> _Goal_
Find "from mathutils import Matrix, Vector, noise" in the data below; transcribe the line it appears on and each line after it, exactly, to the end, and nothing else.

** Start **

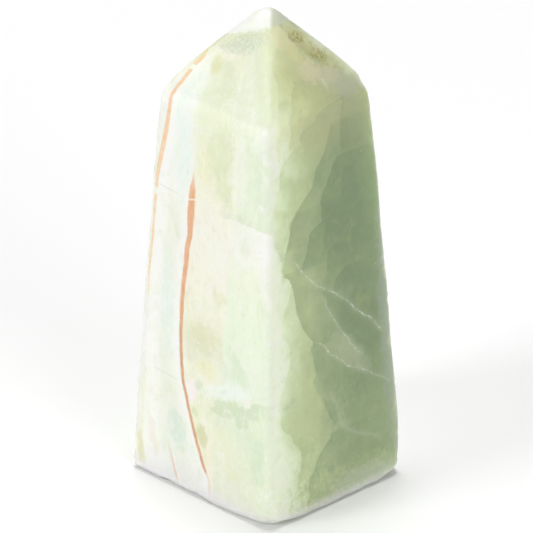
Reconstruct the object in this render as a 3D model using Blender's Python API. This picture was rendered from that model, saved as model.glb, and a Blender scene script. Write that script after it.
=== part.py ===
"""A pistachio calcite tower: one polished stone with four tapering sides, a four-sided point and a flat base.

The stone is the space behind nine flat cuts, with the edges between them rounded by tumbling and wear. Its
surface is found by walking outwards from an upright spine until that space ends. Metres, +Z up, standing on
its base, with the origin in the middle of the base.
"""

import math

import bmesh
import bpy
import numpy as np

# Driving dimensions, in metres
SHOULDER_HEIGHT = 0.0837
EDGE_ROUND = 0.0012
RIM_ROUND = 0.0014
TIP_ROUND = 0.0032
FACE_CROWN = 0.00014

# The sides: compass facing and backward lean in degrees, and reach from the spine at the base
SIDE_CUTS = (
    (-89.7, 2.98, 0.01889),
    (-1.4, 3.91, 0.01953),
    (88.9, 3.32, 0.01864),
    (179.0, 2.59, 0.01948),
)

# The facets of the point: facing, lean, and reach from the spine at the shoulder's height
TIP_CUTS = (
    (-90.7, 37.2, 0.01410),
    (-2.8, 38.6, 0.01395),
    (90.2, 37.9, 0.01418),
    (180.9, 37.7, 0.01523),
)

# Worn corners and nicks in the rim: x, y, z, how far the wear spreads, and how much wider it rounds the edge
WORN_SPOTS = (
    (0.0193, 0.0182, 0.0000, 0.0060, 0.0020),
    (0.0191, -0.0190, 0.0000, 0.0045, 0.0042),
    (0.0137, 0.0132, 0.0845, 0.0030, 0.0012),
    (-0.0155, -0.0147, 0.0830, 0.0030, 0.0006),
    (-0.0152, 0.0137, 0.0838, 0.0030, 0.0008),
    (-0.0098, -0.0189, 0.0000, 0.0020, 0.0010),
    (-0.0020, -0.0189, 0.0000, 0.0022, 0.0007),
    (0.0118, -0.0190, 0.0000, 0.0020, 0.0010),
    (0.0053, 0.0186, 0.0000, 0.0025, 0.0012),
    (-0.0195, 0.0070, 0.0000, 0.0022, 0.0010),
)

# The wear comes and goes along the edges in waves: radians per metre along x, y and z, and phase
EDGE_WAVE = 0.0002
EDGE_WAVES = ((90.0, -70.0, 260.0, 0.0),)
RIM_WAVE = 0.00015
RIM_WAVES = ((830.0, 0.0, 0.0, 1.1), (0.0, 910.0, 0.0, 0.4), (410.0, -410.0, 0.0, 2.0))
RIM_FADE = (0.002, 0.007)
TIP_FADE = (0.090, 0.099)

# The crown is the slight swell of each side, fullest at this share of the shoulder's height
CROWN_MIDDLE = 0.45

# The sole is ground flat between its four corners, and rises by a hair from there to the rim
SOLE_RISE = 0.00003
SOLE_CORNER = 0.99

# Rays leave the spine level, but for the rim and the point, where they fan out from its two ends
SPINE_FOOT = 0.012
SPINE_SHOULDER = 0.080
SPINE_SEARCH = 0.020
REACH_LIMIT = 0.05
HALVINGS = 40

QUARTER_COLUMNS = 20
COLUMNS = 4 * QUARTER_COLUMNS
COLUMN_CROWDING = 0.8
RIM_ROWS = 3
FOOT_ROWS = 8
BODY_ROWS = 10
TIP_ROWS = 13


def cut(facing, lean, reach, height):
    """A flat cut, as its outward normal and its distance from the origin."""
    turn, tilt = math.radians(facing), math.radians(lean)
    level = np.array([math.cos(turn), math.sin(turn), 0.0])
    up = np.array([0.0, 0.0, 1.0])
    normal = level * math.cos(tilt) + up * math.sin(tilt)
    return normal, float(normal @ (level * reach + up * height))


SIDES = [cut(*values, 0.0) for values in SIDE_CUTS]
TIPS = [cut(*values, SHOULDER_HEIGHT) for values in TIP_CUTS]
BASE = [(np.array([0.0, 0.0, -1.0]), -SOLE_RISE)]


def height_over(points, cuts):
    """How far each point is in front of each cut."""
    return np.stack([points @ normal - distance for normal, distance in cuts], axis=-1)


def fade(value, start, end):
    """0 before start, 1 after end, and a smooth step between them."""
    t = np.clip((value - start) / (end - start), 0.0, 1.0)
    return t * t * (3.0 - 2.0 * t)


def ripple(points, waves):
    return sum(np.sin(points @ np.array(wave[:3]) + wave[3]) for wave in waves)


def edge_width(points):
    """The width of the rounding on an edge, which differs from place to place."""
    z = points[..., 2]
    width = EDGE_ROUND + EDGE_WAVE * ripple(points, EDGE_WAVES)
    rim = RIM_ROUND + RIM_WAVE * ripple(points, RIM_WAVES)
    width = rim + (width - rim) * fade(z, *RIM_FADE)
    width = width + (TIP_ROUND - width) * fade(z, *TIP_FADE)
    for x, y, z, spread, extra in WORN_SPOTS:
        away = ((points - np.array([x, y, z])) ** 2).sum(axis=-1)
        width = width + extra * np.exp(-away / spread**2)
    return width


def stone(points):
    """Negative inside the worn stone, zero on its surface."""
    swell = FACE_CROWN * ((points[..., 2] / SHOULDER_HEIGHT - CROWN_MIDDLE) / (1.0 - CROWN_MIDDLE)) ** 2
    over = height_over(points, SIDES + TIPS + BASE)
    over[..., : len(SIDES)] += swell[..., None]
    width = edge_width(points)
    near = np.maximum(over + width[..., None], 0.0)
    return np.where(near.any(axis=-1), np.sqrt((near**2).sum(axis=-1)) - width, over.max(axis=-1))


def sharp_sides(points):
    return height_over(points, SIDES).max(axis=-1)


def sharp_tip(points):
    return height_over(points, TIPS).max(axis=-1)


def reach_of(shape, starts, ways, limit=REACH_LIMIT):
    """How far along each way from its start the shape's surface lies."""
    low = np.zeros(starts.shape[:-1])
    high = np.full(starts.shape[:-1], limit)
    for _ in range(HALVINGS):
        middle = (low + high) / 2.0
        beyond = shape(starts + ways * middle[..., None]) > 0.0
        high = np.where(beyond, middle, high)
        low = np.where(beyond, low, middle)
    return (low + high) / 2.0


def compass(columns):
    """Level directions all round, crowded together where the four upright edges are."""
    even = np.arange(columns) * math.tau / columns
    turn = even + COLUMN_CROWDING / 4.0 * np.sin(4.0 * even)
    return np.stack([np.cos(turn), np.sin(turn), np.zeros(columns)], axis=-1)


def shoulder_line(ways, up):
    """The height at which each column crosses from its side to the point, and its reach there."""

    def past_shoulder(spine):
        out = spine + ways * reach_of(sharp_sides, spine, ways)[:, None]
        return sharp_tip(out)

    start = up * (SHOULDER_HEIGHT - SPINE_SEARCH)
    height = SHOULDER_HEIGHT - SPINE_SEARCH + reach_of(past_shoulder, start, up)
    return height, reach_of(sharp_sides, up * height[:, None], ways)


def crowd_start(count):
    """Fractions from just over 0 to 1 that crowd together towards 0."""
    return (np.arange(1, count + 1) / count) ** 2


def crowd_both(count):
    """Fractions from 0 to just under 1 that crowd together at both ends."""
    return 0.5 - 0.5 * np.cos(math.pi * np.arange(count) / count)


def skin():
    """The corners of the sole, rings of points from there to just under the tip, and the tip itself."""
    ways = compass(COLUMNS)
    up = np.zeros_like(ways) + np.array([0.0, 0.0, 1.0])
    foot = ways * reach_of(sharp_sides, np.zeros_like(ways), ways)[:, None]
    sole_height = up * 2.0 * SOLE_RISE
    sole = ways * reach_of(stone, sole_height, ways)[:, None]
    shoulder, shoulder_reach = shoulder_line(ways, up)
    apex = SPINE_SHOULDER + reach_of(sharp_tip, up[:1] * SPINE_SHOULDER, up[:1])[0]

    starts, aims = [], []
    for share in np.arange(RIM_ROWS) / RIM_ROWS:
        starts.append(up * SPINE_FOOT)
        aims.append((sole + sole_height) * (1.0 - share) + foot * share)
    for share in crowd_start(FOOT_ROWS):
        starts.append(up * SPINE_FOOT)
        aims.append(foot + up * SPINE_FOOT * share)
    for share in 1.0 - crowd_start(BODY_ROWS)[-2::-1]:
        spine = up * (SPINE_FOOT + (shoulder - SPINE_FOOT) * share)[:, None]
        starts.append(spine)
        aims.append(spine + foot)
    for share in crowd_both(TIP_ROWS):
        starts.append(up * (shoulder + (SPINE_SHOULDER - shoulder) * share)[:, None])
        rise = shoulder + (apex - shoulder) * share
        aims.append(ways * (shoulder_reach * (1.0 - share))[:, None] + up * rise[:, None])

    starts = np.array(starts)
    paths = np.array(aims) - starts
    paths /= np.linalg.norm(paths, axis=-1, keepdims=True)
    rings = starts + paths * reach_of(stone, starts, paths)[..., None]
    tip = up[0] * (SPINE_SHOULDER + reach_of(stone, up[:1] * SPINE_SHOULDER, up[:1])[0])
    corners = sole[QUARTER_COLUMNS // 2 :: QUARTER_COLUMNS] * SOLE_CORNER
    return corners, rings, tip


def tower_mesh(name):
    """One closed mesh: the flat sole, a strip from it to the first ring, the bands, and a fan at the tip."""
    corners, rings, tip = skin()
    middle = (rings.min(axis=(0, 1)) + rings.max(axis=(0, 1))) / 2.0
    origin = np.array([middle[0], middle[1], 0.0])
    shape = bmesh.new()
    square = [shape.verts.new(point - origin) for point in corners]
    loops = [[shape.verts.new(point - origin) for point in ring] for ring in rings]
    top = shape.verts.new(tip - origin)
    shape.faces.new(square[::-1])
    for i in range(COLUMNS):
        j = (i + 1) % COLUMNS
        here, there = square[i // QUARTER_COLUMNS], square[j // QUARTER_COLUMNS]
        if here is there:
            shape.faces.new((here, loops[0][j], loops[0][i]))
        else:
            shape.faces.new((here, there, loops[0][j], loops[0][i]))
        for lower, upper in zip(loops, loops[1:]):
            shape.faces.new((lower[i], lower[j], upper[j], upper[i]))
        shape.faces.new((loops[-1][i], loops[-1][j], top))
    mesh = bpy.data.meshes.new(name)
    shape.to_mesh(mesh)
    shape.free()
    mesh.shade_smooth()
    return mesh


def calcite():
    material = bpy.data.materials.new("pistachio_calcite")
    material.use_nodes = True
    shader = material.node_tree.nodes["Principled BSDF"]
    shader.inputs["Base Color"].default_value = (0.66, 0.76, 0.55, 1.0)
    shader.inputs["Roughness"].default_value = 0.25
    shader.inputs["Metallic"].default_value = 0.0
    return material


def main():
    for item in list(bpy.data.objects):
        bpy.data.objects.remove(item, do_unlink=True)
    tower = bpy.data.objects.new("calcite_tower", tower_mesh("calcite_tower"))
    tower.data.materials.append(calcite())
    bpy.context.scene.collection.objects.link(tower)


main()
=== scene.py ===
import math

import bpy
import numpy as np
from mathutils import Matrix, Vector, noise


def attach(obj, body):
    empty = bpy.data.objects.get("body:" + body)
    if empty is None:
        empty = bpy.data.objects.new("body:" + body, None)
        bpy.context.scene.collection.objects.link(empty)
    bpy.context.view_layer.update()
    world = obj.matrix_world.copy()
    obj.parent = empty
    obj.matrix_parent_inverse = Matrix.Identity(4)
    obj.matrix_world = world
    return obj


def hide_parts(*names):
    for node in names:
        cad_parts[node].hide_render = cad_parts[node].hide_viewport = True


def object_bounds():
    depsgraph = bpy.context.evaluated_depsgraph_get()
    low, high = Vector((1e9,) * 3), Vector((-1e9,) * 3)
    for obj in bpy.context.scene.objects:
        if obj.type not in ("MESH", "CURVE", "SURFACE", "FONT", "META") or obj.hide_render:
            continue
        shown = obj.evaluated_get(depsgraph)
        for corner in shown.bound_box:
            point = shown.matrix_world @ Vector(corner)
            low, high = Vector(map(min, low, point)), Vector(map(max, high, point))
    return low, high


# The frame, and the box that the stone must stay within
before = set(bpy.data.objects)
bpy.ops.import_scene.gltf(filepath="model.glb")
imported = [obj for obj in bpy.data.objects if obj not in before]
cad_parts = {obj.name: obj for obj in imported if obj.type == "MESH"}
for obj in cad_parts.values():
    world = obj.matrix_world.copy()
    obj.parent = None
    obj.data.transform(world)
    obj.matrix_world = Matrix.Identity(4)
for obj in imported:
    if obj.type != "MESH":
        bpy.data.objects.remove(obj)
cad_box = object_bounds()

MM = 0.001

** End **

> _Answer below_
from mathutils import Matrix, Vector, noise


def attach(obj, body):
    empty = bpy.data.objects.get("body:" + body)
    if empty is None:
        empty = bpy.data.objects.new("body:" + body, None)
        bpy.context.scene.collection.objects.link(empty)
    bpy.context.view_layer.update()
    world = obj.matrix_world.copy()
    obj.parent = empty
    obj.matrix_parent_inverse = Matrix.Identity(4)
    obj.matrix_world = world
    return obj


def hide_parts(*names):
    for node in names:
        cad_parts[node].hide_render = cad_parts[node].hide_viewport = True


def object_bounds():
    depsgraph = bpy.context.evaluated_depsgraph_get()
    low, high = Vector((1e9,) * 3), Vector((-1e9,) * 3)
    for obj in bpy.context.scene.objects:
        if obj.type not in ("MESH", "CURVE", "SURFACE", "FONT", "META") or obj.hide_render:
            continue
        shown = obj.evaluated_get(depsgraph)
        for corner in shown.bound_box:
            point = shown.matrix_world @ Vector(corner)
            low, high = Vector(map(min, low, point)), Vector(map(max, high, point))
    return low, high


# The frame, and the box that the stone must stay within
before = set(bpy.data.objects)
bpy.ops.import_scene.gltf(filepath="model.glb")
imported = [obj for obj in bpy.data.objects if obj not in before]
cad_parts = {obj.name: obj for obj in imported if obj.type == "MESH"}
for obj in cad_parts.values():
    world = obj.matrix_world.copy()
    obj.parent = None
    obj.data.transform(world)
    obj.matrix_world = Matrix.Identity(4)
for obj in imported:
    if obj.type != "MESH":
        bpy.data.objects.remove(obj)
cad_box = object_bounds()

MM = 0.001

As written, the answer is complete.